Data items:
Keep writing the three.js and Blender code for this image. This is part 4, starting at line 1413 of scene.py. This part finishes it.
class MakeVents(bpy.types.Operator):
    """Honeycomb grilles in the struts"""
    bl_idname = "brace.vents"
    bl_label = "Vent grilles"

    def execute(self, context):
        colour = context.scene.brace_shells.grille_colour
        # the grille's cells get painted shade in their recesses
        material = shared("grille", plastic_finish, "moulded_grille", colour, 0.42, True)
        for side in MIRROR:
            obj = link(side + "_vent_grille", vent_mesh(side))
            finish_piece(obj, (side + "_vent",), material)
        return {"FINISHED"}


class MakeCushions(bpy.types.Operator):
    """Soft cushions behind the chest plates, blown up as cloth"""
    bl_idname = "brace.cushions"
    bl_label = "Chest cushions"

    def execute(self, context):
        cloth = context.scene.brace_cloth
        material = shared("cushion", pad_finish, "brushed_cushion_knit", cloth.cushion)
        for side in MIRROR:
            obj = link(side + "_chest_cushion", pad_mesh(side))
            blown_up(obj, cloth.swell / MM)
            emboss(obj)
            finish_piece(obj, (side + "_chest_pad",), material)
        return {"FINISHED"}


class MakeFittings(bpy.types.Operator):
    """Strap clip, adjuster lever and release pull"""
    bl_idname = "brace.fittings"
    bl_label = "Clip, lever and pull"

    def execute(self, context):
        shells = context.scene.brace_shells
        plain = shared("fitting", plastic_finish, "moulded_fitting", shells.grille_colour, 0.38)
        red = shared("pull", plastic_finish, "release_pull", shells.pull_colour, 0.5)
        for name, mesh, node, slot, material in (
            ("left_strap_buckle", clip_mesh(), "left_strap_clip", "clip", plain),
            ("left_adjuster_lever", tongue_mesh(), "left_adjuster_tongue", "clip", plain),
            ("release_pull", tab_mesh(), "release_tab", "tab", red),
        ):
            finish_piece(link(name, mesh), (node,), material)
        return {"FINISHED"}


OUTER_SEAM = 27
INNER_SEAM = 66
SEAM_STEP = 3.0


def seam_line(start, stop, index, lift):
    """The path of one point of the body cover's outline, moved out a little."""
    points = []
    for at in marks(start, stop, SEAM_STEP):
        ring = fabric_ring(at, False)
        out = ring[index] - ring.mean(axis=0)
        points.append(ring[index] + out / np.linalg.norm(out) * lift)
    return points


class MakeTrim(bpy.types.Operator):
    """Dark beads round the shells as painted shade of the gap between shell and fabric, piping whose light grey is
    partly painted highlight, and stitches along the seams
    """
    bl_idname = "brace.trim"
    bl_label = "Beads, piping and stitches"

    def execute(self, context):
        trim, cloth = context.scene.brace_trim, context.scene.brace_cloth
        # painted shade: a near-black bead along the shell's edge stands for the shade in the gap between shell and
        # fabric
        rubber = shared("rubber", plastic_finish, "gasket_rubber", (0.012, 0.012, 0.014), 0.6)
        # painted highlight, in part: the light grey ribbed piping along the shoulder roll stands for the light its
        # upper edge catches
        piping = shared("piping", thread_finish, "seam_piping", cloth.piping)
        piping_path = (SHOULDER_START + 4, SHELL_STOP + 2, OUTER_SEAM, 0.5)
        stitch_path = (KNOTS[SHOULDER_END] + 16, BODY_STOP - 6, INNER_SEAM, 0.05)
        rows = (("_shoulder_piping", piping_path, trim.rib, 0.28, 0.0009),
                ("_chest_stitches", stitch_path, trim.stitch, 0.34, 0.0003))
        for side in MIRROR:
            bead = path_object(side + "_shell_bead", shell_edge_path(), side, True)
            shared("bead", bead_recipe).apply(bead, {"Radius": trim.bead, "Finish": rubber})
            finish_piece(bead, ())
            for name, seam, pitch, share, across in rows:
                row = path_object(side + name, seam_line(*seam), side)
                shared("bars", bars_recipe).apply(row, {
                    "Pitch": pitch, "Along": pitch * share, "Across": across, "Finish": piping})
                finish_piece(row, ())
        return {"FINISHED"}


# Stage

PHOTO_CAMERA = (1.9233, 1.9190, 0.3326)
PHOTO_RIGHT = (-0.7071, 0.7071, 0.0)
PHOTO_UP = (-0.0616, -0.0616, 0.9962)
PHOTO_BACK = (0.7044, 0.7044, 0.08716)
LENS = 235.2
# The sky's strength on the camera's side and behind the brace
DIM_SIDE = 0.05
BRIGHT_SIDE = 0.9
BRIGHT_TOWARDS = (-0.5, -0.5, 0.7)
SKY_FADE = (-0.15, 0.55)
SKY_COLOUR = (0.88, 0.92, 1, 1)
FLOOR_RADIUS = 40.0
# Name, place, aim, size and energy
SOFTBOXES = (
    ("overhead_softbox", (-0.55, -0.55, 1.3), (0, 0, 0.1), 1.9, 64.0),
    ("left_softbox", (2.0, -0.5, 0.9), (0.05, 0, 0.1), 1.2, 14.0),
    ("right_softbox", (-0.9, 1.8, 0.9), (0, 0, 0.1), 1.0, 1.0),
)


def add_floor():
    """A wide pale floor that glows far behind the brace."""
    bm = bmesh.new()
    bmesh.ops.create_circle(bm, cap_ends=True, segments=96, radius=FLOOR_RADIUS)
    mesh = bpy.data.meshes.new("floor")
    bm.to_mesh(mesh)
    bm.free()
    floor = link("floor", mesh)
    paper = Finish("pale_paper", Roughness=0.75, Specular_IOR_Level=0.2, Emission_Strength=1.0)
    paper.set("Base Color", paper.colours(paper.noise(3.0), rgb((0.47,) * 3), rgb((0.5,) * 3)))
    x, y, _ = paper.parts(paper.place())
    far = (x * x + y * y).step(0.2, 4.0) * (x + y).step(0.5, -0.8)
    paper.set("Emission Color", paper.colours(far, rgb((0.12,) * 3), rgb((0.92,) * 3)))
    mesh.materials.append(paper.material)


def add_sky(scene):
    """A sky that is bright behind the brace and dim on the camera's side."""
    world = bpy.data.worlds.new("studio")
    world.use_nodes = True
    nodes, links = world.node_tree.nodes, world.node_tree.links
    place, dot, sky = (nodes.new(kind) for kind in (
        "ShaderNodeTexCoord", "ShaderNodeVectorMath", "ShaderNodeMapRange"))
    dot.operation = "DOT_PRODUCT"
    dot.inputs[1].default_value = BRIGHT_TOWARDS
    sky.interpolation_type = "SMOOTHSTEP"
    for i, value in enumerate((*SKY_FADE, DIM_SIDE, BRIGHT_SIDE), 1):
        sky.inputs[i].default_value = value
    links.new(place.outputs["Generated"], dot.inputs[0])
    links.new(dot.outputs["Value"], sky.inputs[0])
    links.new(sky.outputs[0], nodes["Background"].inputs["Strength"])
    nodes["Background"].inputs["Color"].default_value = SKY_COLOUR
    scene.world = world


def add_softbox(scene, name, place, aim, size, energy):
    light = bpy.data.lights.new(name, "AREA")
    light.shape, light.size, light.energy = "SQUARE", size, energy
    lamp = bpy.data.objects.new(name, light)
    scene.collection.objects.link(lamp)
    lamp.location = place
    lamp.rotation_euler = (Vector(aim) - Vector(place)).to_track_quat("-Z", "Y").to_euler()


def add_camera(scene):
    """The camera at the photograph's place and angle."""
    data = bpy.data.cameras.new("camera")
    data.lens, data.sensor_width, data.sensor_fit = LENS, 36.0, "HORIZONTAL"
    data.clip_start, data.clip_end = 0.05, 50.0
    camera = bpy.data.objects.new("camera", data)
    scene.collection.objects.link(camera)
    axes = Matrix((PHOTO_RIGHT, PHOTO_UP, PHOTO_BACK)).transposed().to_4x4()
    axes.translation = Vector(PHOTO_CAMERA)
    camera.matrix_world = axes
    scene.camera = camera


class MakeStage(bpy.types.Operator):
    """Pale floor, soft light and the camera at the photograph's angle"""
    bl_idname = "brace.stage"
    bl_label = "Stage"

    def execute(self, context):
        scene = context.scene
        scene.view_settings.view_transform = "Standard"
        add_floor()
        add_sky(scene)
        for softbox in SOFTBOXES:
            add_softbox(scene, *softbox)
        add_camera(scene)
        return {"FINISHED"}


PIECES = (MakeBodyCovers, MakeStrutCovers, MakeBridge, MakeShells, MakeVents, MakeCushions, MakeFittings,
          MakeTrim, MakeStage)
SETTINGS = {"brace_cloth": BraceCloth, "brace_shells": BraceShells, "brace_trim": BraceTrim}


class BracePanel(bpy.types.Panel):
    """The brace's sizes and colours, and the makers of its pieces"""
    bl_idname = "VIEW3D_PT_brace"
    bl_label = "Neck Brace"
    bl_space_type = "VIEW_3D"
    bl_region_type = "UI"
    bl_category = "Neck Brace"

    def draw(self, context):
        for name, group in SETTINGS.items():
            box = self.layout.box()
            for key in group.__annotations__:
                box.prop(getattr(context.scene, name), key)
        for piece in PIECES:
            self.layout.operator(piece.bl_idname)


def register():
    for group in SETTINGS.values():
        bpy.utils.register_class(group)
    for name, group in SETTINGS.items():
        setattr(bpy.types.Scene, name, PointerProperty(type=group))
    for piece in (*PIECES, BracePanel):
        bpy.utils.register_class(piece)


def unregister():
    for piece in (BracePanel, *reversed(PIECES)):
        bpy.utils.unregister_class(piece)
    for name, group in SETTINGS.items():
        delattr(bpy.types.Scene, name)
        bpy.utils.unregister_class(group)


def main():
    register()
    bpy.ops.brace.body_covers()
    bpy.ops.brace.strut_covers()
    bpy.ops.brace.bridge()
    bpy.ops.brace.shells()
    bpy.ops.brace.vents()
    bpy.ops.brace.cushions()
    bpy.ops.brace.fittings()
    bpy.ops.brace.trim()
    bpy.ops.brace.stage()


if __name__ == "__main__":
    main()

---

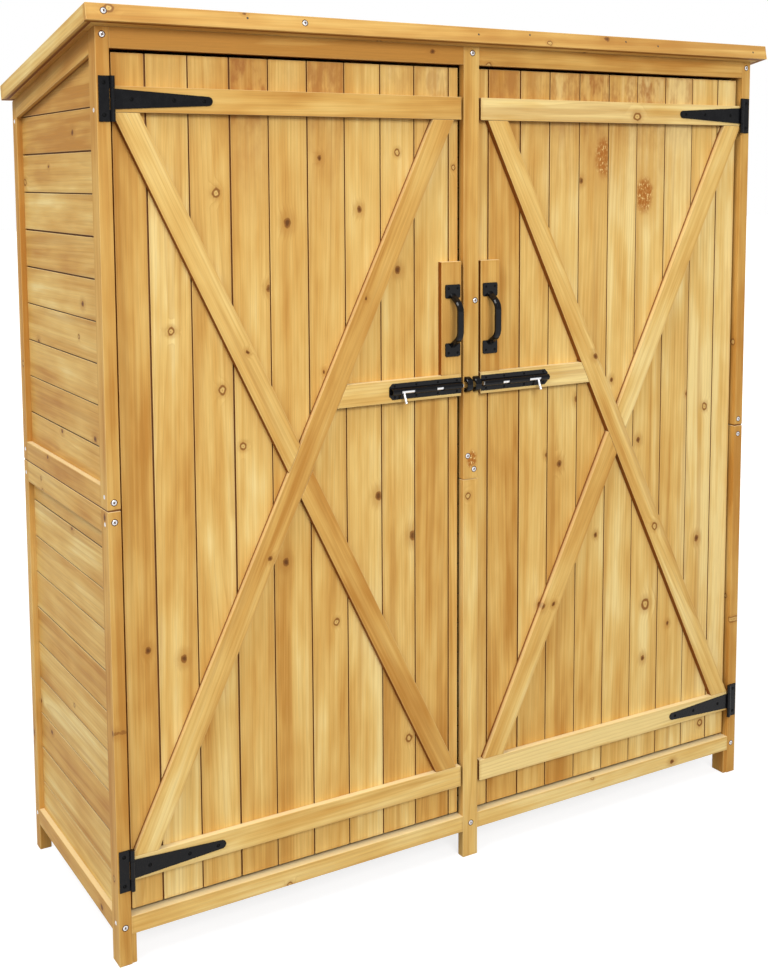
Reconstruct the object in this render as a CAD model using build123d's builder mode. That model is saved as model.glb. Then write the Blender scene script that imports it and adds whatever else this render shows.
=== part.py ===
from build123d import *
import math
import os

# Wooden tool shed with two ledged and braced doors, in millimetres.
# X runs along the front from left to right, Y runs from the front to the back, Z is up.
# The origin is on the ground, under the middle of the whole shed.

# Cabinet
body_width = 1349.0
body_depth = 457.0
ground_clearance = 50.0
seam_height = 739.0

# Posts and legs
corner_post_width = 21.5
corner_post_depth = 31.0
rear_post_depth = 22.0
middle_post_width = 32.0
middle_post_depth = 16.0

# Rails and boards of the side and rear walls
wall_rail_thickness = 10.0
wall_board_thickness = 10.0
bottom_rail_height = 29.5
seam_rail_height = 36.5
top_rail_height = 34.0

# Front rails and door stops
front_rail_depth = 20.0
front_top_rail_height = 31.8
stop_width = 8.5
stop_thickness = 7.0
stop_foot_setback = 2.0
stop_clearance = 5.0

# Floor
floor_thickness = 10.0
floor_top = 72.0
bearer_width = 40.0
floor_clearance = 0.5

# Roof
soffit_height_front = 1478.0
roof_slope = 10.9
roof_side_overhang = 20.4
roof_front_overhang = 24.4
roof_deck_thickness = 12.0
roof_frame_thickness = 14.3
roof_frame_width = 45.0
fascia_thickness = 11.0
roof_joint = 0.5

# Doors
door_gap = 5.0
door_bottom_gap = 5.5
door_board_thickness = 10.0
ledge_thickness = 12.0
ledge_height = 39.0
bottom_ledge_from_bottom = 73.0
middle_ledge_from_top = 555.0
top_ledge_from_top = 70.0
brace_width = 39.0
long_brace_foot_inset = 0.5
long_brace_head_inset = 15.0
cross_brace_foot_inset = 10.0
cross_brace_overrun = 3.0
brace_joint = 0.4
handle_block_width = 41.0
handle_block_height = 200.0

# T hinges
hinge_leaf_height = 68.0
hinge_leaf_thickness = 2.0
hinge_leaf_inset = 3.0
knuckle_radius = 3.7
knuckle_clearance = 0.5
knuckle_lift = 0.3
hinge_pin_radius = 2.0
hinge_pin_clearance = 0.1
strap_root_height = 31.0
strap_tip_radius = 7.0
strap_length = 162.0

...

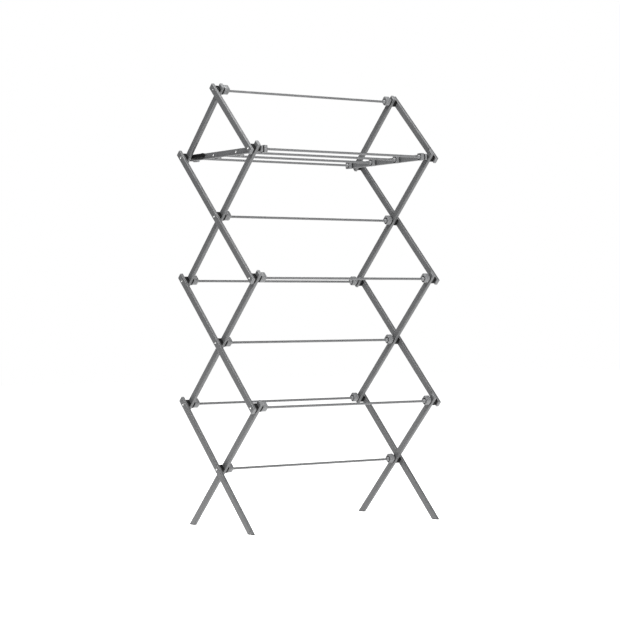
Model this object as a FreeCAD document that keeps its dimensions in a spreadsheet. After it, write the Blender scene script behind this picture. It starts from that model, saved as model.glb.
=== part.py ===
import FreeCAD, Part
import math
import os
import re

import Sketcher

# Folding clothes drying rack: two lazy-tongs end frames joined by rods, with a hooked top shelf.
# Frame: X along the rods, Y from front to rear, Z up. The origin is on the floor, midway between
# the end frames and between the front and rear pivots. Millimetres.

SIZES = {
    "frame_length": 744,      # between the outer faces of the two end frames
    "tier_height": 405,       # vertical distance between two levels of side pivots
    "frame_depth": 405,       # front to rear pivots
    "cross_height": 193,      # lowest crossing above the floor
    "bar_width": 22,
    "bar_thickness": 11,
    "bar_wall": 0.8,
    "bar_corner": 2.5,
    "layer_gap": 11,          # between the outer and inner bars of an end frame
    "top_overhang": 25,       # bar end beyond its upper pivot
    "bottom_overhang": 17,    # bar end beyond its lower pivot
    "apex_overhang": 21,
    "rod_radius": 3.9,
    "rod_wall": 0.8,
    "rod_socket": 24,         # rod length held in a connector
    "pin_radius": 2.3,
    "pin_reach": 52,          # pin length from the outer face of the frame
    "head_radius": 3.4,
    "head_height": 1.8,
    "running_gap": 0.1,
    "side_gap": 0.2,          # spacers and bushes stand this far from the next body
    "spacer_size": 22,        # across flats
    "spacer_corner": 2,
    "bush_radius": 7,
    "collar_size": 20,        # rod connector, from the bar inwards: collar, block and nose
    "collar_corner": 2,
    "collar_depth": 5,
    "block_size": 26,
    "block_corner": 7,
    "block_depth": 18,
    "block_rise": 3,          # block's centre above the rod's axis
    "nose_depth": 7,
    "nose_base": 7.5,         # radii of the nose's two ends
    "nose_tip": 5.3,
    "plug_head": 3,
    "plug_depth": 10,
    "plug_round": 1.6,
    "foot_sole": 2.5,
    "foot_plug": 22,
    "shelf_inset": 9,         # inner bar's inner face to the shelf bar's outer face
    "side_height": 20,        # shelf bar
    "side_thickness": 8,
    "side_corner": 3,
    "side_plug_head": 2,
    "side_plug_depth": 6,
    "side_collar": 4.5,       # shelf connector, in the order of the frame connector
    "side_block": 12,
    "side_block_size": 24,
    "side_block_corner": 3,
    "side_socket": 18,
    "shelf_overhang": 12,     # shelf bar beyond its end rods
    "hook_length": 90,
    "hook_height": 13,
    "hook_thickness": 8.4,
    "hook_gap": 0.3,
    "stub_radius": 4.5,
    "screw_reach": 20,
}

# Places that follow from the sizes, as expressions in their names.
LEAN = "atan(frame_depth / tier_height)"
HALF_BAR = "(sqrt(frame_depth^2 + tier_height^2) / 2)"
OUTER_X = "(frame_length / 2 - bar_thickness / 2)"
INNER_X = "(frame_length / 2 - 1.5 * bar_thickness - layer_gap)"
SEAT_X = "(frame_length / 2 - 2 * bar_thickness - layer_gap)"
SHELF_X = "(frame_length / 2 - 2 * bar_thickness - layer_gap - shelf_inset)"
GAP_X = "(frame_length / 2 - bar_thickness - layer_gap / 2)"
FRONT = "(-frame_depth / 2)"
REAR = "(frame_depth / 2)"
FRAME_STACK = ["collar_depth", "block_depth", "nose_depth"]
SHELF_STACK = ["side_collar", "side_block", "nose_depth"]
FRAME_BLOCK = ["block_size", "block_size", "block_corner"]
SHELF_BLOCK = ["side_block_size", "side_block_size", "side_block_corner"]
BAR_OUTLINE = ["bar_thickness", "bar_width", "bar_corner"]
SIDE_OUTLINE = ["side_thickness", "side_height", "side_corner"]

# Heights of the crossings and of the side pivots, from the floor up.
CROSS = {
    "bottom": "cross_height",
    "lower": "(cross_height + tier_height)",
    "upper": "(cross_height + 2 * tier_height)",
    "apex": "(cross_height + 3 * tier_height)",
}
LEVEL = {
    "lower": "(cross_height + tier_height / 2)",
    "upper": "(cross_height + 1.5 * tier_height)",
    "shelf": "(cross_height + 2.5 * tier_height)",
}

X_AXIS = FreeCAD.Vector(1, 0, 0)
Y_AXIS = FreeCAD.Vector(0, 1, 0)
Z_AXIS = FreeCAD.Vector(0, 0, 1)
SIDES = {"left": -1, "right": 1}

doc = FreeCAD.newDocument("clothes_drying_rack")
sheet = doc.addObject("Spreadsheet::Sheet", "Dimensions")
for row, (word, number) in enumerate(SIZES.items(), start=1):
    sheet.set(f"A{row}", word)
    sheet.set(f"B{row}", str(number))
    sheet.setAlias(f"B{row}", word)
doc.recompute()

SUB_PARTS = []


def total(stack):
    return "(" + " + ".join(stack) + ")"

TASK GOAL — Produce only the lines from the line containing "Reconstruct the object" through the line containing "top_rail_height = 34.0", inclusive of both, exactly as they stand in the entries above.

EXERCISE RESULT —
Reconstruct the object in this render as a CAD model using build123d's builder mode. That model is saved as model.glb. Then write the Blender scene script that imports it and adds whatever else this render shows.
=== part.py ===
from build123d import *
import math
import os

# Wooden tool shed with two ledged and braced doors, in millimetres.
# X runs along the front from left to right, Y runs from the front to the back, Z is up.
# The origin is on the ground, under the middle of the whole shed.

# Cabinet
body_width = 1349.0
body_depth = 457.0
ground_clearance = 50.0
seam_height = 739.0

# Posts and legs
corner_post_width = 21.5
corner_post_depth = 31.0
rear_post_depth = 22.0
middle_post_width = 32.0
middle_post_depth = 16.0

# Rails and boards of the side and rear walls
wall_rail_thickness = 10.0
wall_board_thickness = 10.0
bottom_rail_height = 29.5
seam_rail_height = 36.5
top_rail_height = 34.0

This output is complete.